Erica stepped forward. "Someone needs to stay here. Watch the Vane family, watch Chen, watch for whoever else might be moving. If they follow you into the Expanse, someone needs to know about it."

Becca looked at her. "You're volunteering?"

"I'm always watching anyway." Erica's lips twitched. "Might as well be useful."

David held her gaze for a moment, then nodded. "Thank you."

Erica shrugged. "Don't thank me yet. Thank me when you come back."

---

They spent the rest of the day planning, packing, preparing. Lucas went back to his apartment to get his things, to tell his mom he was going on a training trip, to promise he'd be careful, to lie through his teeth about what they were actually doing.

His mom hugged him at the door, held on longer than usual, told him to come back safe. He promised, and meant it, and walked out into the evening with his bag over his shoulder and his heart pounding in his chest.

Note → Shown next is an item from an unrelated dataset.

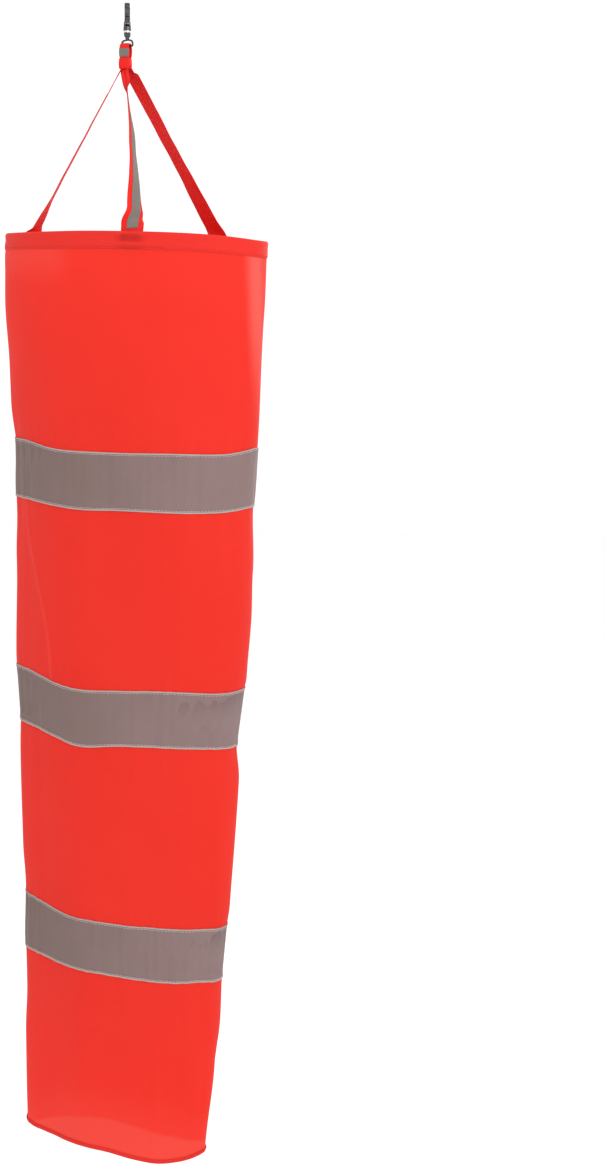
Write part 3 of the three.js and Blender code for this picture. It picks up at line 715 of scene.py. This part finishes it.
def make_tape(number):
    """A tape with shallow creases and a paler woven border along both edges."""
    top, bottom = lower_edge(number) - TAPE_HEIGHT, lower_edge(number)

    def lift(depth):
        inset = min(depth - top, bottom - depth)

        def at(angle):
            x, y = math.cos(angle), math.sin(angle)
            lean = (depth - top) * 40
            crease = noise.noise(Vector((x * 9 + lean, y * 9, depth * 20 + number * 5)))
            fine = noise.noise(Vector((x * 26 + lean * 2, y * 26, depth * 16 + number)))
            loose = smooth(inset, 0, 9 * MM)
            raised = 0.25 * MM if inset < TAPE_BORDER * 0.9 else 0
            return SKIN + TAPE_INNER + TAPE_THICKNESS + raised + loose * (0.55 * crease + 0.22 * fine) * MM
        return at

    border = [0, TAPE_BORDER * 0.5, TAPE_BORDER, TAPE_BORDER * 1.25]
    depths = [top + step for step in border] + spaced(top + 4 * MM, bottom - 4 * MM, 2.6 * MM)
    depths += [bottom - step for step in reversed(border)]
    rows = [(depth, lift(depth)) for depth in depths]
    rows = [(top, SKIN + TAPE_INNER)] + rows + [(bottom, SKIN + TAPE_INNER)]
    edges = {0, 1, 2, len(depths) - 2, len(depths) - 1, len(depths)}
    materials = [TAPES[number - 1], TAPE_EDGE]
    return ring(f"tape_{number}", rows, materials, 260, closed=True, band=lambda row: int(row in edges))


def make_tape_stitches(number):
    offset = SKIN + TAPE_INNER + TAPE_THICKNESS + 0.2 * MM
    inset = TAPE_BORDER + 0.9 * MM
    depths = (lower_edge(number) - TAPE_HEIGHT + inset, lower_edge(number) - inset)
    return stitches(f"tape_stitches_{number}", [around_row(depth, offset) for depth in depths], PALE_THREAD)


def make_mouth_hem():
    """The strip of cloth folded over the rim and the hoop."""

    def puckered(lift, amount):
        def at(angle):
            x, y = math.cos(angle), math.sin(angle)
            pinch = max(0, amount - 0.35) * 2.2 * max(hump(away(angle, tack), 9) for tack in TABS)
            waves = noise.noise(Vector((x * 22, y * 22, lift * 900)))
            return (lift + pinch + min(amount, 0.35) * waves) * MM
        return at

    # Each row's depth, its offset and how much it puckers: up over the rim, down the outside, back up under
    # the hem's own cloth, and down and up again on the inside.
    over = [(0.9, -2.9, 0.1), (0.1, -2.0, 0), (0, -0.9, 0), (0.1, 0.2, 0), (0.9, 1.1, 0.1)]
    outside = [
        (1.2, 1.35, 0.1), (2.4, 1.5, 0.6), (3.6, 1.5, 0.4), (5.0, 1.45, 0.2), (6.2, 1.35, 0.1),
        (7.4, 1.3, 0.3), (8.6, 1.4, 0.7), (9.8, 1.5, 0.95), (11.0, 1.55, 0.95), (12.2, 1.5, 0.8),
        (13.3, 1.35, 0.4), (14.3, 1.35, 0.3), (15.0, 1.2, 0.1),
    ]
    lip = [(15.1, 1.05, 0.1), (13.0, 1.0, 0)]
    under = [(2.0, 1.0, 0), (1.0, 0.2, 0), (1.0, -1.8, 0), (2.0, -2.7, 0)]
    inside = [
        (11.5, -2.7, 0), (13, -2.7, 0.2), (13, -3.2, 0.2), (11.2, -3.1, 0.1), (7, -3.4, 0.2), (3, -3.4, 0.2),
    ]
    rows = over + outside + lip + under + inside
    rows = [(depth * MM, puckered(lift, amount)) for depth, lift, amount in rows]
    return ring("sock_mouth_hem", rows, [MOUTH_HEM], 240, closed=True)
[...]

David was waiting at the transit station, his own bag small, his face set. Becca was there too, dressed in dark clothes that looked like they'd seen hard use, her hair pulled back, her eyes sharp.

"This is it," Lucas said, trying to sound casual. "Three people, a map, and whatever we can carry. Going into the deep Expanse to find a secret vault built by a dead man. What could go wrong?"

David almost smiled. "You want the list alphabetically or by severity?"

"Alphabetically. I like to save the worst for last."

Becca looked between them, something softening in her expression. "You two are strange."

"We're best friends. There's a difference."